If you're looking for variety, brands like Injora or Killerbody offer a ton of options. You can find everything from old-school Land Rover Defenders to modern Ford Raptors. Some of them come as "unfinished" white plastic, while others come pre-painted if you aren't feeling confident with a spray can yet.
If you want the ultimate scale experience, you might even look at something like the RC4WD Mojave or the Tamiya Bruiser bodies. These are classics for a reason—the plastic is high-quality, and the proportions are spot-on.
Maintenance and Durability
Let's talk about what happens when you inevitably roll your truck down a hill. With Lexan, you usually just pop the dents out and keep going. With an rc 1 10 hard body, things can actually break. A mirror might snap off, or you might get a crack in the A-pillar if things get really hairy.
Is that a downside? For some, yeah. But for scale enthusiasts, it just adds to the stakes. It makes you a better driver because you don't want to wreck. And if something does break, it's usually fixable with some CA glue or a bit of plastic cement. Over time, these repairs add to the story of the truck. A patched-up fender or a mismatched door color can look incredibly cool if you're going for that "trail-beater" aesthetic.
One quick tip: If you're worried about the body cracking, you can reinforce the inside with shoe goo and drywall tape in the high-stress areas. It adds a bit more weight, but it makes the shell significantly more rigid.
Final Thoughts
Making the switch to an rc 1 10 hard body is a bit of a rabbit hole. It starts with just wanting a cooler-looking truck, and before you know it, you're researching the exact shade of "Toyota Desert Tan" and installing tiny working door handles.
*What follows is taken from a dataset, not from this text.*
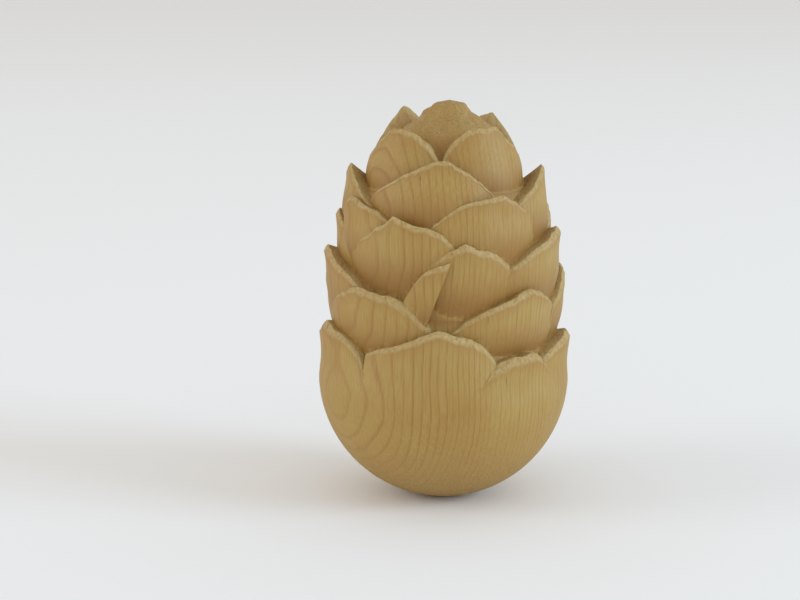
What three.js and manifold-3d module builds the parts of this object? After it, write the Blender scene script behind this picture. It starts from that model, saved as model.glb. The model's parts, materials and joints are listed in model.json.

It changes the way you interact with the hobby. It's no longer just about seeing how fast you can go or how steep of a rock you can climb; it's about the build process and the pride of having a rig that looks like it belongs on a real-life trail. If you've been on the fence about it, just go for it. Yes, it's more work, and yes, it's a bit more fragile, but the first time you see that hard shell glinting in the sun during a trail run, you'll know it was worth every bit of the effort.